At the same show, two concert-goers approached my fiance and I and asked to take our photos. We tried to explain, in our shitty Japanese, that we are not famous and they should not take photos of us. Jab was very intent on communicating that we did not deserve to have our photos taken for the purpose of infamy. I understood, but was curious as to why this seemed so deeply important to him. A veteran semi-famous musician himself, he said, "I never play a show without bringing a notebook of my own for autographs. For every person I sign something for, they have to give me their signature too."

In our journey we met someone that was a hero of ours. We were ecstatic to meet him. He was formerly in a band called The Suicide Machines. They were punk rock icons. This fellow led the charge. He had moved to Tokyo two years ago to make music and work for a record label. He couldn't do this in the United States. While he makes a modest income in Tokyo, he makes more to do something that he loves than he would make in America.

My fiance told him regarding his own band, "we're not worried about giving our music away, we feel it's a necessary evil."

Our icon replied, "well get ready to bleed for it."

And bleed they will, as long as audiences are ready to welcome them with enthusiasm like OG had.
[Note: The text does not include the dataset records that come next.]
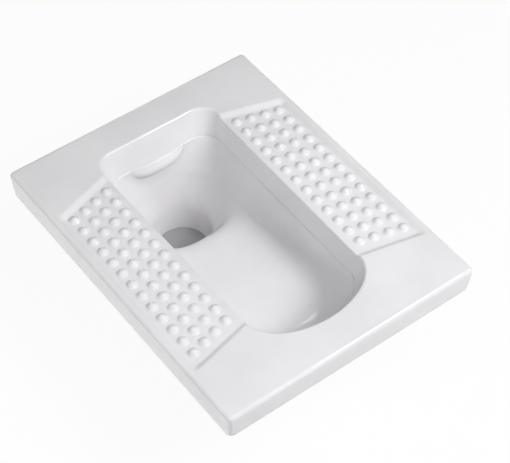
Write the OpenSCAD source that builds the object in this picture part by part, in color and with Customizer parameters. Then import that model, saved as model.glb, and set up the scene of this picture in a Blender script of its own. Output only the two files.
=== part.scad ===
// Squat toilet pan in glazed vitreous china.
// X runs across the two footrests, +Y towards the flush inlet, +Z up.
// The origin is on the floor that the pan stands on, under the middle of the deck.
// Depths are measured down from the top of the deck.

/* [Deck] */
// Width of the deck, across both footrests
deck_w = 430; // [424:1:460]
// Length of the deck, from front to back
deck_l = 545; // [500:1:600]
// Height of the deck above the end of the outlet
pan_h = 200; // [180:1:240]
// Thickness of the deck plate
deck_t = 12; // [10:1:14]
// Height of the skirt round the deck, plate included
skirt_h = 45; // [42:1:60]
// Thickness of the skirt
skirt_t = 9; // [7:1:11]
// Radius of the upright corners of the deck
corner_r = 5; // [3:1:12]
// Radius of the rounded top edge of the deck
edge_r = 6; // [3:1:8]

/* [Mouth] */
// Width of the mouth at its back
mouth_w = 208; // [200:1:214]
// Width of the mouth where its round front end begins
mouth_nose_w = 200; // [190:1:204]
// Deck left between the mouth and the back edge
mouth_back_gap = 56.5; // [50:0.5:64]
// Deck left between the mouth and the front edge
mouth_front_gap = 55.5; // [50:0.5:64]
// Length of the half ellipse at the front of the mouth
mouth_nose_l = 62; // [54:1:80]
// Radius of the two back corners of the mouth
mouth_corner_r = 30; // [24:1:36]

/* [Footrests] */
// How far the tread lies below the deck
tread_sink = 3; // [2:0.5:5]
// Deck side to the outer edge of the tread
tread_border = 18; // [14:1:22]
// Width of the slope from the deck down to the tread
tread_slope_w = 8; // [4:1:10]
// Back of the mouth to the inner back corner of the tread
tread_back_in = 28; // [24:1:40]
// How much further forward the tread's outer back corner lies
tread_back_slant = 28; // [10:1:34]
// How much further forward the tread's outer front corner lies
tread_front_slant = 23; // [10:1:28]
// Diameter of a grip stud at its base
stud_d = 19; // [14:0.5:20]
// Height of a grip stud above the tread
stud_h = 4.5; // [3:0.5:6]
// Number of stud columns on each tread
stud_cols = 4; // [2:1:4]
// Number of stud rows on each tread
stud_rows = 13; // [6:1:13]
// Side of the mouth to the first column of studs
stud_in = 15; // [12:0.5:17]
// Last column of studs to the outer edge of the tread
stud_out = 11; // [10.5:0.5:13]
// Back edge of the tread to the first stud
stud_back = 23; // [16:0.5:26]
// Last stud to the front edge of the tread
stud_front = 27; // [16:0.5:30]

/* [Flushing rim] */
// Depth of the lower edge of the rim wall
rim_depth = 42; // [38:1:44]
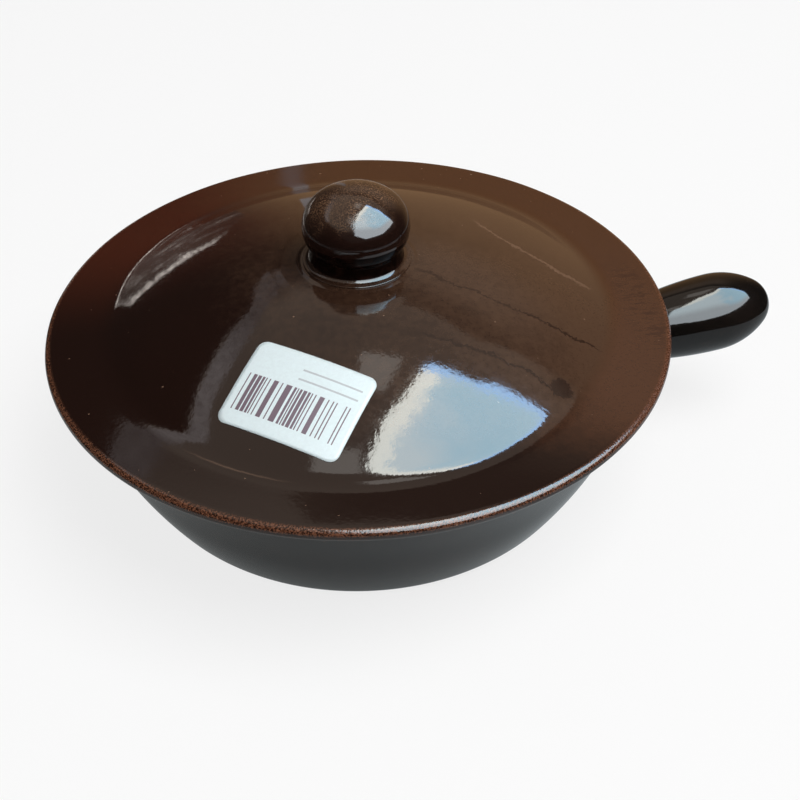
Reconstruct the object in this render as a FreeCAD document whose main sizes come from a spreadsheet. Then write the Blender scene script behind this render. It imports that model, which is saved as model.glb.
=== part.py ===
import FreeCAD, Part
import math
import os
import Sketcher

# Covered earthenware pan: a round bowl with one club handle and a domed lid that lifts off.
# The row frame has its origin at the centre of the bowl's flat base, +Z up, the handle along +X.
# All sizes are in millimetres and degrees.

doc = FreeCAD.newDocument("covered_pan")
sheet = doc.addObject("Spreadsheet::Sheet", "Sizes")

# Sizes that can be set by themselves: alias, value, meaning.
DRIVING = [
    ("rim_radius", "96", "outer radius of the bowl at its rim"),
    ("bowl_height", "51.5", "height of the rim above the table"),
    ("base_radius", "75.3", "radius at which the wall would meet the table"),
    ("wall_bulge", "2.4", "how far the wall bows out from a straight cone"),
    ("wall_thick", "5.5", "thickness of the bowl's wall"),
    ("floor_thick", "6.5", "thickness of the bowl's floor"),
    ("heel_round", "12", "rounding between wall and base, outside"),
    ("well_round", "12", "rounding between wall and floor, inside"),
    ("rim_round", "2.2", "rounding of the rim's two edges"),
    ("lid_overhang", "7", "how far the lid reaches past the bowl's rim"),
    ("flange_width", "19.4", "flat edge of the lid, from its outline to the dome"),
    ("flange_thick", "4.6", "thickness of the lid's flat edge"),
    ("bead_round", "2.1", "rounding of the lid's outline"),
    ("dome_rise", "21.8", "height of the dome's crown over the flat edge"),
    ("dome_thick", "5.5", "thickness of the dome"),
    ("crease_round", "7", "cove where the dome leaves the flat edge"),
    ("lip_clearance", "1.5", "play between the lid's lip and the bowl's mouth"),
    ("lip_thick", "5", "thickness of the locating lip"),
    ("lip_depth", "5", "how deep the lip reaches into the bowl"),
    ("lip_round", "1.6", "rounding of the lip's lower edges"),
    ("ring_gap", "7.4", "distance of the turned ring from the knob's seat"),
    ("ring_step", "0.35", "height of the turned ring"),
    ("ring_ramp", "0.9", "width over which the ring steps up"),
    ("knob_radius", "17.25", "largest radius of the knob"),
    ("knob_crown", "13.1", "height of the knob's top over its widest ring"),
    ("knob_side_round", "11", "rounding of the knob's widest ring"),
    ("knob_inset", "2.75", "how far the knob draws in to the waist under the ball"),
    ("knob_neck_height", "5.05", "height of the waist over the seat"),
    ("knob_neck_flare", "0.5", "how much wider the neck is at its foot than at the waist"),
    ("knob_waist_round", "1", "cove between waist and ball"),
    ("knob_cove", "2.2", "cove of clay that joins the neck to the foot"),
    ("knob_foot_edge", "0.4", "height of the foot's rim on the dome"),
    ("seat_margin", "0.8", "flat of the dome that shows round the knob's foot"),
    ("handle_drop", "17.4", "depth of the handle's axis below the rim, at the rim"),
    ("handle_slope_angle", "10", "angle at which the handle rises outwards"),
    ("handle_length", "50.2", "reach of the handle past the rim, along its axis"),
    ("handle_end_length", "20.2", "rounded end of the handle, from its widest place"),
    ("handle_neck_radius", "10", "radius of the handle under the edge of the rim"),
    ("handle_swell", "3.6", "how much the handle widens from neck to widest place"),
    ("handle_tip_round", "10", "rounding of the handle's tip"),
    ("handle_blend", "2.5", "cove of clay that joins the handle to the wall"),
    ("label_length", "40", "long side of the paper label"),
    ("label_width", "30", "short side of the paper label"),
    ("label_corner", "3", "corner radius of the label"),
    ("label_thick", "0.15", "thickness of the paper with its glue"),
    ("label_inset", "23.1", "distance of the label's centre from the dome's edge"),
    ("label_bearing_angle", "-115.7", "direction of the label's centre, from the handle"),
    ("label_turn_angle", "79.7", "turn of the label's long side from the way to the rim"),
]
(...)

That great hemorrhage of record selling blood is worth it to see the smile on the face of a fan. Being an artist isn't about fucking chicks and getting plastic surgery, it's about gathering autographs of your own fans and adoring them as much as they adore you. It's about cutting yourself open to ensure that your observers can dissect you. I suppose the challenge for which payment should be returned is that of opening up and being transparent.

I hope that our icon saw that in us. I also hope that it's the truth that the music industry may be able to be saved by truth and mutual adoration by fans and musicians. It may be forced into it by the eventual mediocre incomes of even the most business-savvy artists.

*Later I learned that what I had colloquially interpreted as "OG" or "original gangsta" was actually "oji" which means "prince." Regardless, that guy still holds a place in my heart for teaching me that it's possible to still admire musicians even if they aren't winning Grammy awards.